Javascript bytecode
Rob T
rob at ucora.com
Wed Dec 19 16:54:07 PST 2012
On Wednesday, 19 December 2012 at 09:25:54 UTC, Walter Bright
wrote:
> Mostly. If you use bytecode, you have Yet Another Spec that has
> to be defined and conformed to. This has a lot of costs.
But those are mostly one-time costs, and for software that has to
run millions of times over, if there are enough performance gains
by first compiling to bytecode, it could be worth the costs over
the long term.
If there may be better methods of producing he same or better
results that are not strictly bytecode, then that's another
story, however one goal is to have a common language that
amalgamates everything together under a common roof.
One question I have for you, is what percentage performance gain
can you expect to get by using a well chosen bytecode-like
language verses interpreting directly from source code?
The other question, is are there better alternative techniques?
For example, compiling regular source directly to native using a
JIT approach.
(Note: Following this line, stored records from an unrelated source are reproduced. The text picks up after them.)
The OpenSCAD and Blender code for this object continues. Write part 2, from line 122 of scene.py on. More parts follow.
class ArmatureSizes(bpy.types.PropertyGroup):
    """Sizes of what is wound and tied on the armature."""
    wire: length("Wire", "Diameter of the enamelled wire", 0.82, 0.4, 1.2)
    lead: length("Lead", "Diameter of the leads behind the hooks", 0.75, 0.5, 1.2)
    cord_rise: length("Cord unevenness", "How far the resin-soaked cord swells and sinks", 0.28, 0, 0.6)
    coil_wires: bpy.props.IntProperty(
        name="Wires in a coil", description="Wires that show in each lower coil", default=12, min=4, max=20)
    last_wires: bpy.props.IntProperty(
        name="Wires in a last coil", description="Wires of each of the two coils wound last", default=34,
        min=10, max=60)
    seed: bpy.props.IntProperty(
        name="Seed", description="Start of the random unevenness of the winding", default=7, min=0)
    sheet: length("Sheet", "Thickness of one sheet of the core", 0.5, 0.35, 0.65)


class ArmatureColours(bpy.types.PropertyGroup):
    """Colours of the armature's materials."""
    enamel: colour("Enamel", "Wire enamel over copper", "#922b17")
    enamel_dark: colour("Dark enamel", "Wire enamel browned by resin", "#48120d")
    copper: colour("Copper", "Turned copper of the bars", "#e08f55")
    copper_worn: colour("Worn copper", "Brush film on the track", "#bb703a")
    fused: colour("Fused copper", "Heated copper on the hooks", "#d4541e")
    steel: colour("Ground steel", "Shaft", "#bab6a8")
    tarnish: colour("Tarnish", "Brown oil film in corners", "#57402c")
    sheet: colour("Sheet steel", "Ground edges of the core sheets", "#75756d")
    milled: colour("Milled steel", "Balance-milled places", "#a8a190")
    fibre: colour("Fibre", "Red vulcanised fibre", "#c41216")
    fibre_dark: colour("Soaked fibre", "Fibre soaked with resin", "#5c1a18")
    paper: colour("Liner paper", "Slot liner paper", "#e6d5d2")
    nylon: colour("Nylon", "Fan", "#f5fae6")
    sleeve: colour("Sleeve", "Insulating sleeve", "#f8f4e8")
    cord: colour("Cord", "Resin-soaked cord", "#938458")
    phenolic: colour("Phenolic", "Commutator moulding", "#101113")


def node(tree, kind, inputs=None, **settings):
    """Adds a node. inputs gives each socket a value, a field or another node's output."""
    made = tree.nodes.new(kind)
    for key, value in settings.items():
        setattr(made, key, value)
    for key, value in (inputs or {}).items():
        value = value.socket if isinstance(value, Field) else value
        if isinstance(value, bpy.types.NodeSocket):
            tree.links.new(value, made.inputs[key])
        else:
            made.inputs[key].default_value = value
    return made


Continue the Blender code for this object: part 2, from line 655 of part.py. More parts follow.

In many ways, this seems like the very best
approach, which I suppose is precisely what you've been arguing
about all this time. So perhaps I've managed to convince myself
that you are indeed correct. I'll take that stance and see if it
sticks.
BTW I'm not a fan of interpreted languages, except for situations
where you want to transport code in the form of data, or be able
to store it for later portable execution. LUA embedded into a
game engine is an good use case example (although why not D!).